◆ **DIRECTIONS FOR THIS TASK**: Repeat the whole listing below, word for word.
--- Start DATA EXCERPT ---
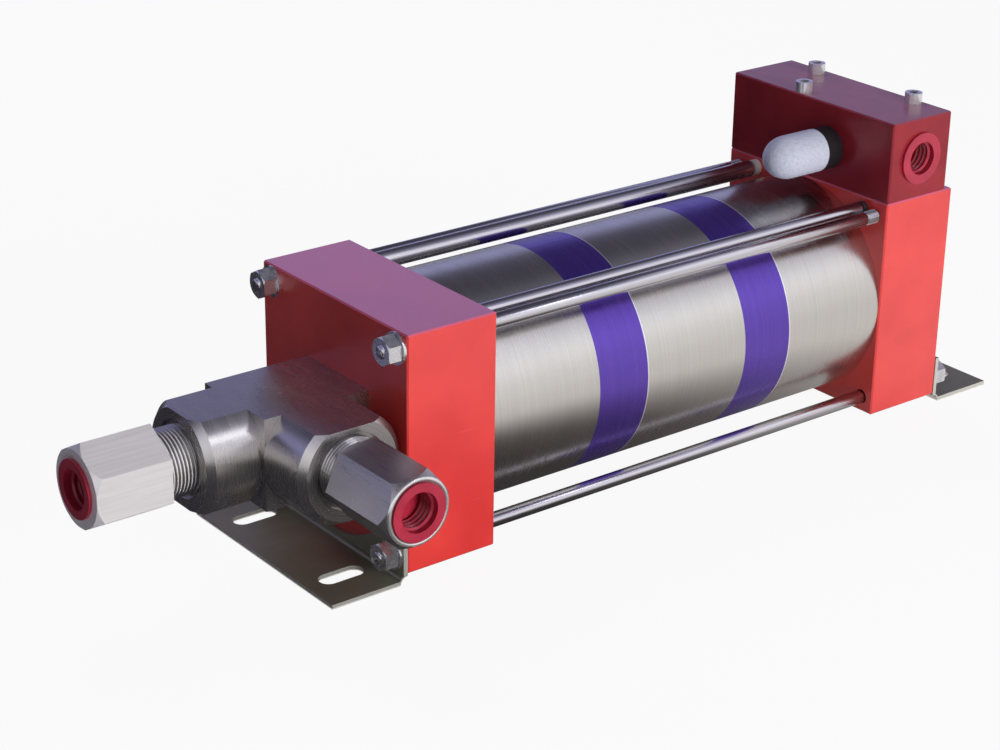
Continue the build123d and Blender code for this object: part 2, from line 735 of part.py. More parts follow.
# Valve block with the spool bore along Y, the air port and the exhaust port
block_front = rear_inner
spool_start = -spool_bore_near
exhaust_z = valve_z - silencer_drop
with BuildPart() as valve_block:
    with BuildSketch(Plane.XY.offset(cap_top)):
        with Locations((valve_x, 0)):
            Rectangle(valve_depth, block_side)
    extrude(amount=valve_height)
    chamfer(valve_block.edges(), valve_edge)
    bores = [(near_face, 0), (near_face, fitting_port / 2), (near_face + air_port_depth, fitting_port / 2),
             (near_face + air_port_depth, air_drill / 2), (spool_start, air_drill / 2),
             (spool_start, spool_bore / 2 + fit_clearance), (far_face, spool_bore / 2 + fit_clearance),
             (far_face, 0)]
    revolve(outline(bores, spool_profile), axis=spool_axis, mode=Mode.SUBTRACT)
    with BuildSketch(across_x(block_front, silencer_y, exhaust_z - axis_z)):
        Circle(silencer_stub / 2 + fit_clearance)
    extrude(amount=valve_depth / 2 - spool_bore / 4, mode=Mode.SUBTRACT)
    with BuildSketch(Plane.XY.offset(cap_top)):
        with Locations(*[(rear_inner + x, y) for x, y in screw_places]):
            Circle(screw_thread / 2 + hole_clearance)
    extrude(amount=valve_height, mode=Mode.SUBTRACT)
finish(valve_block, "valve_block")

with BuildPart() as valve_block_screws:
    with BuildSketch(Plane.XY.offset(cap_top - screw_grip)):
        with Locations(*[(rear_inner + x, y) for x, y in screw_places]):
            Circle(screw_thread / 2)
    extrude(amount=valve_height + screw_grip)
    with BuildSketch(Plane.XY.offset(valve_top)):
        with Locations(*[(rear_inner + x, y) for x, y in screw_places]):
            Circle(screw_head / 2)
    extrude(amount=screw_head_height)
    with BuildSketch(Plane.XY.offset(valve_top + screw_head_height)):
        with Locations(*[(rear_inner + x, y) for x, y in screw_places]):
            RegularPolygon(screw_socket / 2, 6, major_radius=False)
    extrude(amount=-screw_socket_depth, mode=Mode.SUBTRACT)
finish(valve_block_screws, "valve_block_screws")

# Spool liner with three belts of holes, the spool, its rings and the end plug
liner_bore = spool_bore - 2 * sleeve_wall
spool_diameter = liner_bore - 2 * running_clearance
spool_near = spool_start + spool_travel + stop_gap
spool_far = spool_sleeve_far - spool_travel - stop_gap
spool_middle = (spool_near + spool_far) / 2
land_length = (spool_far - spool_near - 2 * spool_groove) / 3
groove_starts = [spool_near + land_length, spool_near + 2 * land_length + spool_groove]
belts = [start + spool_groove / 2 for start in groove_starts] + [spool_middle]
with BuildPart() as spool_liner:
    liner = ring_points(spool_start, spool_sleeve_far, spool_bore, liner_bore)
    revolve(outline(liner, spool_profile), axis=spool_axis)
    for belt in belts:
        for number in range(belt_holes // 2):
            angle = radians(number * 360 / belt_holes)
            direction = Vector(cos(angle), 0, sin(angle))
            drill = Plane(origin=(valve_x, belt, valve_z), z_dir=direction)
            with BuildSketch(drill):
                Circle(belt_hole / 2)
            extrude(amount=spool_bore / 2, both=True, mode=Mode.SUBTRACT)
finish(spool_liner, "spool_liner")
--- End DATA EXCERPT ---
◆ **PROBLEM SOLUTION**:
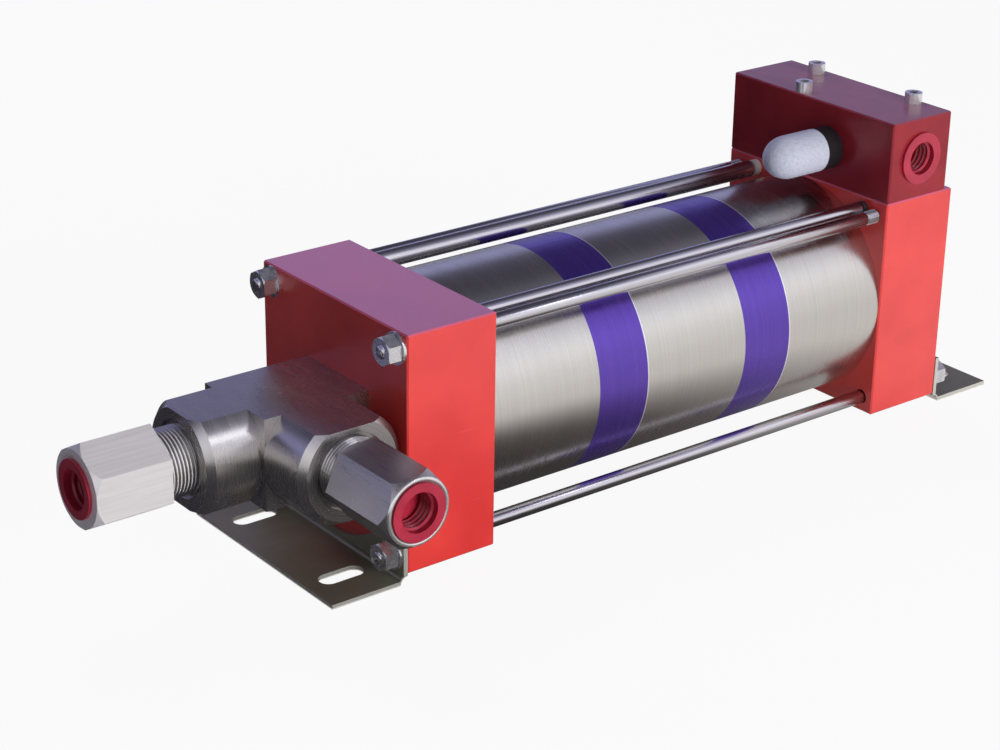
Continue the build123d and Blender code for this object: part 2, from line 735 of part.py. More parts follow.
# Valve block with the spool bore along Y, the air port and the exhaust port
block_front = rear_inner
spool_start = -spool_bore_near
exhaust_z = valve_z - silencer_drop
with BuildPart() as valve_block:
    with BuildSketch(Plane.XY.offset(cap_top)):
        with Locations((valve_x, 0)):
            Rectangle(valve_depth, block_side)
    extrude(amount=valve_height)
    chamfer(valve_block.edges(), valve_edge)
    bores = [(near_face, 0), (near_face, fitting_port / 2), (near_face + air_port_depth, fitting_port / 2),
             (near_face + air_port_depth, air_drill / 2), (spool_start, air_drill / 2),
             (spool_start, spool_bore / 2 + fit_clearance), (far_face, spool_bore / 2 + fit_clearance),
             (far_face, 0)]
    revolve(outline(bores, spool_profile), axis=spool_axis, mode=Mode.SUBTRACT)
    with BuildSketch(across_x(block_front, silencer_y, exhaust_z - axis_z)):
        Circle(silencer_stub / 2 + fit_clearance)
    extrude(amount=valve_depth / 2 - spool_bore / 4, mode=Mode.SUBTRACT)
    with BuildSketch(Plane.XY.offset(cap_top)):
        with Locations(*[(rear_inner + x, y) for x, y in screw_places]):
            Circle(screw_thread / 2 + hole_clearance)
    extrude(amount=valve_height, mode=Mode.SUBTRACT)
finish(valve_block, "valve_block")

with BuildPart() as valve_block_screws:
    with BuildSketch(Plane.XY.offset(cap_top - screw_grip)):
        with Locations(*[(rear_inner + x, y) for x, y in screw_places]):
            Circle(screw_thread / 2)
    extrude(amount=valve_height + screw_grip)
    with BuildSketch(Plane.XY.offset(valve_top)):
        with Locations(*[(rear_inner + x, y) for x, y in screw_places]):
            Circle(screw_head / 2)
    extrude(amount=screw_head_height)
    with BuildSketch(Plane.XY.offset(valve_top + screw_head_height)):
        with Locations(*[(rear_inner + x, y) for x, y in screw_places]):
            RegularPolygon(screw_socket / 2, 6, major_radius=False)
    extrude(amount=-screw_socket_depth, mode=Mode.SUBTRACT)
finish(valve_block_screws, "valve_block_screws")

# Spool liner with three belts of holes, the spool, its rings and the end plug
liner_bore = spool_bore - 2 * sleeve_wall
spool_diameter = liner_bore - 2 * running_clearance
spool_near = spool_start + spool_travel + stop_gap
spool_far = spool_sleeve_far - spool_travel - stop_gap
spool_middle = (spool_near + spool_far) / 2
land_length = (spool_far - spool_near - 2 * spool_groove) / 3
groove_starts = [spool_near + land_length, spool_near + 2 * land_length + spool_groove]
belts = [start + spool_groove / 2 for start in groove_starts] + [spool_middle]
with BuildPart() as spool_liner:
    liner = ring_points(spool_start, spool_sleeve_far, spool_bore, liner_bore)
    revolve(outline(liner, spool_profile), axis=spool_axis)
    for belt in belts:
        for number in range(belt_holes // 2):
            angle = radians(number * 360 / belt_holes)
            direction = Vector(cos(angle), 0, sin(angle))
            drill = Plane(origin=(valve_x, belt, valve_z), z_dir=direction)
            with BuildSketch(drill):
                Circle(belt_hole / 2)
            extrude(amount=spool_bore / 2, both=True, mode=Mode.SUBTRACT)
finish(spool_liner, "spool_liner")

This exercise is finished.